The word “trauma” is commonly associated with events such as:

  • Physical or sexual assault
  • Natural disasters
  • Terrorist attacks
  • Violent automobile accidents
  • The unexpected death of a loved one

Because these are events that people almost universally identify as traumatic, they might be thought of as “Big-T” traumas

But traumatization can result from other circumstances that are less overt or are routinely trivialized, yet have as severe an impact.  These can be thought of as “Little-t” traumas.  They are analogous to “death by a thousand paper cuts.”  Examples include:

  • Sexism, racism or homophobia
  • Repeated teasing, bullying or shaming
  • Neglect
  • Emotional abuse
  • Persistent poverty or hunger

Make no mistake here –  the consequences of both “Big-T” and “Little-t” traumas are just as serious.  A person might be left with intense anxiety around people, places, or circumstances that are reminiscent of the original traumatic event.  Symptoms such as persistent negative thoughts and feelings, avoidance, and changes in usual behavior are common.  One might become easily distracted or feel more on edge.  Flashbacks and nightmares can set in.  Sometimes trauma survivors experience a sense of being outside of themselves or separate from their surroundings, as if what’s happening in that moment is not real.  

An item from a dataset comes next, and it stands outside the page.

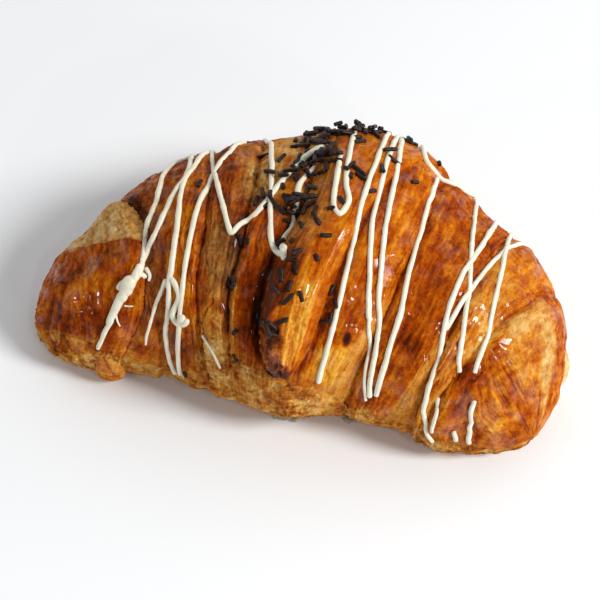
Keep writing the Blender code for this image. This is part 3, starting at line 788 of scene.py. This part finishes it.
def roll_relief(dough):
    """How far each point of the roll stands out, in mm, how that changes its browning, and painted
    shade in its creases.
    """
    points, home, arc = dough.points, dough.home, dough.arc
    glazed = 1 - dough.flaky
    soft = 0.5 * layered(points / 11.0, 2, 41) + 0.26 * layered(points / 4.2, 2, 43)
    warp = 0.8 * noise_at(points / 7.0, 46)
    folds = layered(stacked(home / 3.6 + warp, arc / 24, dough.wrap * 3.3), 3, 47)
    lines = ridged(stacked(home / 3.0 + warp, arc / 22, dough.wrap * 5.1), 2, 48)
    sharp = np.clip((lines - 0.72) / 0.28, 0, 1) ** 2
    crinkle = 0.15 * layered(points / 1.5, 2, 49)
    near, number = cells(points / 4.5, 61)
    blister = glazed * np.where(number > 0.6, 0.40 * eased(1 - near / 0.30), 0.0)
    dough.tone = dough.tone - 0.08 * folds + 0.10 * sharp * glazed - 0.25 * np.minimum(blister, 0.3)
    # Painted shade: the crust is darkened at the foot of each crease, where shade falls.
    painted_crease_shade = np.clip(dough.step - 0.35, 0, 0.7) * np.where(dough.angle < 140, 1, 0.6)
    dough.tone = dough.tone + 0.20 * painted_crease_shade * crease_share(dough.angle)
    dough.gloss = dough.gloss * (1 - 0.8 * np.clip(dough.step - 0.4, 0, 1))
    wrinkles = layered(stacked(dough.along / 9 + warp, arc / 3.4, dough.wrap), 2, 50)
    relief = soft + glazed * (0.42 * folds - 0.42 * sharp) + crinkle + blister
    relief = relief + 0.7 * behind_ear(dough) * wrinkles
    return relief + laminations(dough) + flakes(dough) + creases(dough) - 0.1


def fan_relief(dough):
    """The folds that fan out over the right end from the crease at its top."""
    across, up = dough.along - 69, (dough.angle - 74) * 0.60
    turn, reach = np.arctan2(up, across), np.hypot(across, up)
    turn = turn + 0.10 * noise_at(dough.points / 7.0, 75)
    shown = (dough.wrap == RIGHT_END) * eased((reach - 3) / 12)
    shown = shown * eased((dough.angle + 30) / 30) * eased((100 - dough.angle) / 30)
    shown = shown * eased((90 - dough.along) / 8)
    fold = layered(stacked(turn * 4.6, reach / 40), 2, 71)
    fine = ridged(stacked(turn * 11.0, reach / 16), 2, 73) - 0.5
    near, number = cells(dough.points / 3.2, 79)
    pore = np.where(number > 0.55, eased(1 - near / 0.34), 0.0)
    dough.tone = dough.tone - shown * (0.22 * fold + 0.16 * fine + 0.16 * pore)
    return shown * (1.3 * fold + 0.6 * fine + 0.3 * pore)


def valley(dough):
    """The groove on each side of the tip of the roll: relief in mm, with painted shade darkening
    the dough in it.
    """
    left, right = (curved(TONGUE, np.clip(dough.angle, 20, 150), k) for k in (1, 2))
    on_middle = dough.wrap == MIDDLE_WRAP
    beside_left = np.exp(-(((dough.along - left + 1.6) / 2.4) ** 2)) * between(dough, 24, 84, 16)
    beside_right = np.exp(-(((dough.along - right - 1.0) / 2.0) ** 2)) * between(dough, 22, 120, 14)
    # Painted shade: the dough in the grooves is darkened, more in the left one.
    dough.tone = dough.tone + on_middle * (0.30 * beside_left + 0.12 * beside_right)
    dough.warm = dough.warm - on_middle * 0.3 * beside_left
    return on_middle * -(1.8 * beside_left + 0.8 * beside_right)


def finish_points(points):
    """Points in metres, kept inside the solid's box."""
    low, high = (np.array(corner) for corner in cad_box)
    margin = BOX_MARGIN * MM
    return np.clip(points * MM, low + margin, high - margin)


def mesh_object(name, points, faces, attributes, material):
    """An object of those points and faces, shaded smooth, with values at its points."""
    mesh = bpy.data.meshes.new(name)
    mesh.from_pydata(finish_points(points).tolist(), [], faces)
    for key, values in attributes.items():
        kind = "FLOAT_VECTOR" if values.ndim == 2 else "FLOAT"
        field = "vector" if values.ndim == 2 else "value"
        made = mesh.attributes.new(key, kind, "POINT")
        made.data.foreach_set(field, values.astype(np.float32).ravel())
    mesh.validate()
    mesh.shade_smooth()
    mesh.materials.append(material)
    return added(name, mesh)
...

So why do these symptoms occur, even long after the traumatic incident?  The reason is because traumatic experiences cannot be processed by the brain the same way as other information.  The brain finds itself in a state of system-overload under such duress and it’s as if the traumatic memories then become stuck or frozen.  Consequently, any thoughts, feelings, or sensations reminiscent of the original trauma can trigger a sense of re-experiencing it all over again.    


EMDR (Eye Movement Desensitization and Reprocessing) is a worldwide leading form of trauma treatment.  Originally used to help treat veterans, it is known to yield much faster symptom relief than traditional talk therapy.

In recent years, advances in neuroscience have shown that the brain has a similar ability to heal itself as the body.  EMDR draws upon a process called bilateral stimulation to activate this healing.  By very briefly engaging the thoughts, feelings, and sensations associated with a traumatic event and then adding bilateral stimulation, the brain is able to process what it originally wasn’t able to under extreme duress. 

The outcome is a reduction and often complete resolution of trauma-related symptoms.  Memory remains entirely intact, but the physical and emotional charges are finally resolved.